Overall, wind provides about 20% of energy overall in Texas. But less wind during the winter months lowers this fraction. Most of the failures occurred in thermal plants using natural gas where the gas supplies themselves were affected adversely by the freezing weather.

However, as the penetration of renewables like wind and solar increases, the grid resilience must also be improved to accommodate their intermittent nature.

Although the economic activity and jobs in Texas were historically dependent on oil and gas, recent growth has come from technology and manufacturing. Recent high-profile examples include Tesla, Plantir, and Oracle’s moves to Texas. A reliable grid is vital to their success. In fact, investments in the grid infrastructure itself can be an engine of growth.

These events highlighted the critical dependence of our society on a resilient electricity system. Every other infrastructure – water, communications, gas – is built on the back of the electric grid.



About Our Expert

Nalin Kulatilaka is Wing Tat Lee Family Professor of Management and Professor of Finance at Boston University Questrom School of Business where he also serves as the co-director of the Susilo for Ethics in the Global Economy. Nalin’s current research interests include social impact investing and financing distributed energy.

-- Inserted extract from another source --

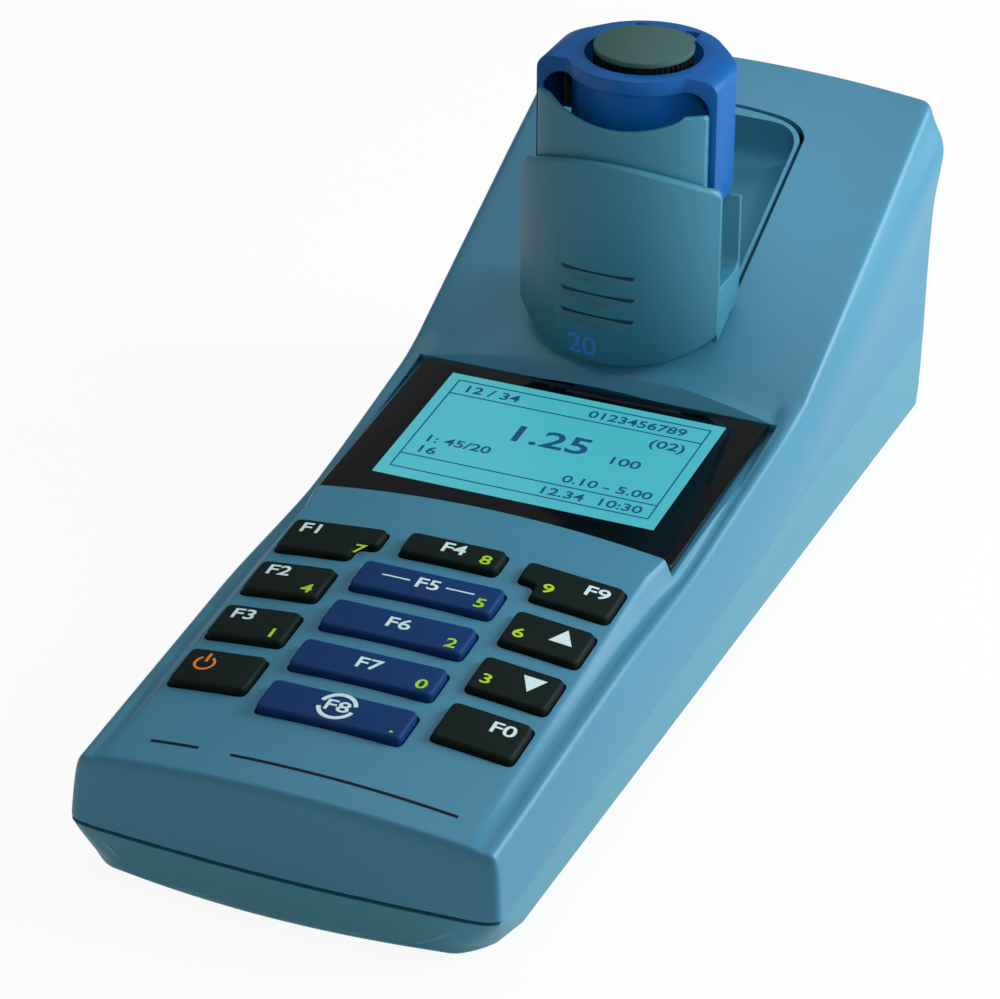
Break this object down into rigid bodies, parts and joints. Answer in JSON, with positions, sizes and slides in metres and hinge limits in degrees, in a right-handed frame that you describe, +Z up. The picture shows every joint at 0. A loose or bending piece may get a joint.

He has published over 75 papers in top academic journals as well as influential managerial publications. His book, Real Options (HBS Press), has received wide acclaim. He has co-founded several companies including FirstFuel Software (energy data analytics), and Certain Solar (aka Nine Dot Energy, community distributed generation for congested urban grids). He also serves on the Board of Directors of Assette. Nalin holds a PhD from MIT.